Óbvio que poderia ser tudo amenizado se o elenco escolhido fosse bom, mas... perai, os soldados são os próprios atores. Pois é... se preciso explicitar esse aspecto, digamos que chamaram duas crianças cujo talento nada deve aos adultos, havendo ao menos uma coerência na atitude. Não cito três crianças porque um dos meninos é o pequeno Bryce Gheisar, que já tinha encantado em Extraordinário e aqui continua funcionando, pena que suas falas são horríveis como as de todo o filme. Lá pelas tantas, ao percebermos que dois dos adultos envolvidos nas cenas infantis têm ligação com o universo cômico (Judy Greer e Tony Hale que vivem respectivamente a mãe do protagonista e o diretor da escola), chega a tentar levar uma reflexão de se Eastwood não estaria debochando desse universo cristão que retrata, mas essas passagens são vendidas de forma melodramática, com trilha suave de fundo e olhares marejados, logo fica claro que o diretor acredita nelas. E o filme ainda abraça a religião como solução narrativa quando seus personagens passam a obedecer os conselhos do religioso diretor sem qualquer questionamento, deixando claras as intenções doutrinadoras do filme.
Diálogos ruins, roteiro ruim e esquemático que divide a narrativa entre três passagens injustificadamente, e uma direção que nunca avança para além da burocracia, uma escolha de elenco que não funciona como aparato cênico ou dramático, isso tudo depois de dois filmes bem sucedidos (em construção narrativa de um lado e em resultados práticos e monetários do outro).
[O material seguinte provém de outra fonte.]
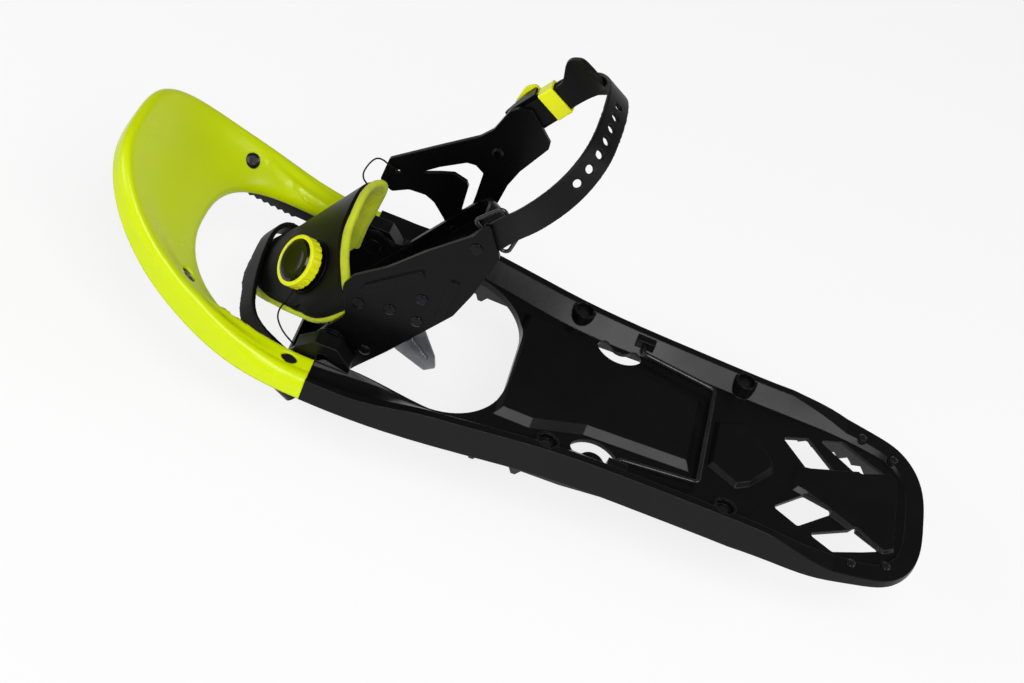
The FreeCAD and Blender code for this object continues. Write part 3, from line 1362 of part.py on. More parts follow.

Fica a impressão de que absolutamente tudo deu errado no longa. Como reagir quando um filme não se justifica ou funciona nem na leitura dramática nem na leitura estética, isso vindo de um cineasta que sempre teve algo a dizer, mas que parece ter se acostumado aos altos e baixos na última década? Perplexidade é a resposta. Dois pontos positivos da experiência de assistir 15h17: a curta duração que encerra o filme em 1 hora e meia, e a certeza de que o próximo filme de Clint Eastwood não precisa de praticamente nada para ser superior.